Monisha Rajesh visits a hip Beverly Hills’ hotel where some sleuthing reveals a reception only too happy to lie to your face.
It’s never fun being lied to. Especially when the liar is a member of staff at a fancy Beverly Hills hotel who then pouts and looks nonplussed when caught out. It’s pretty much a guarantee that I will never return, which is a crying shame because it started so well when I checked into the Kimpton Hotel Palomar in Los Angeles. Walking in from Wilshire Boulevard, I felt like I’d just crashed a summer drinks party. Tanned men in deck shoes were standing around with tanned women in wedges holding frosted glasses of ice-cold wine, chatting, laughing and making friends – not to mention a couple of jolly canines wagging their tails and sniffing around the pot plants of this jolly and pet-friendly hotel.
It turned out to be Wine o’Clock, and hats off to any hotel that offers free wine at 5pm for guests to unwind, meet other guests, or load up before a night on the town. And if you’re teetotal there are always fresh jugs of fruit-infused water available. Either way it was a lovely touch as was the little burgundy bicycle I noticed leaning against the wall with a sign around its neck saying ‘Take me, I’m yours’. LA is notoriously hard to negotiate without a car and, even with Uber available at the tap of an app, it was good to be able to ride off around the local neighbourhood and park up for bagels and eggs.
Flopping on my bed, I felt quite at home: there was a yoga mat for my morning stretches and a couple of animal-print dressing gowns for my inner Del Boy to curl up in after a bubble bath. The website was a bit misleading and crowed of in-room soaking tubs which aren’t in the room – they’re in the bathroom – and only if you book a suite. But we shrugged it off and considered Blvd 16, the main restaurant, which is rather reminiscent of The Sports Bar circa 2002.
Unwilling to sit in the gloomy bar on a gorgeous balmy evening, we ordered room service and stayed in bed in our gowns and staring out of the window at the LA skyline glowing gold in the evening sun. We worked our way through a spread of chicken wings smeared with fiery sourness that demanded a bottle of beer. This was followed by shishito peppers with flakes of sea salt, and a huge plate of wholegrain salad plumped with quinoa and the crunch of fresh kale. It was an unusual dish for a menu that featured calamari, fish tacos and the usual finger food of an afternoon beer session, but it was still good.
I loved almost everything about this hotel until the next afternoon. Free to use the outdoor pool after check-out, I asked the receptionist if my fiancé and I could use a spare room to change out of our wet clothes and re-pack our bags for the onward journey to Chicago. There was no changing area by the pool so it didn’t seem an unreasonable request. We were told the hotel was fully booked and no rooms were available. Just that morning my fiancé had discovered he had shingles and was in a lot of pain, so I wanted to re-dress his rash and make sure he was comfortable before we left. Nope, the lady was not interested.
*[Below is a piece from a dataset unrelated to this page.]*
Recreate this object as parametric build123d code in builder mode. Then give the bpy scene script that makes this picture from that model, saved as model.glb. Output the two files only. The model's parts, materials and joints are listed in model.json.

‘I told you, we are fully booked ma’am. There is no room for you to change.’
Ten minutes later, I hid behind a corner, dialed the hotel phone, adopted a fake American accent and asked if I could book a room for that afternoon. Her response: ‘Hello ma’am, let me see, we have three rooms available still. What level of room were you looking for?’
And that, my friends, is why I will never stay at the Kimpton again.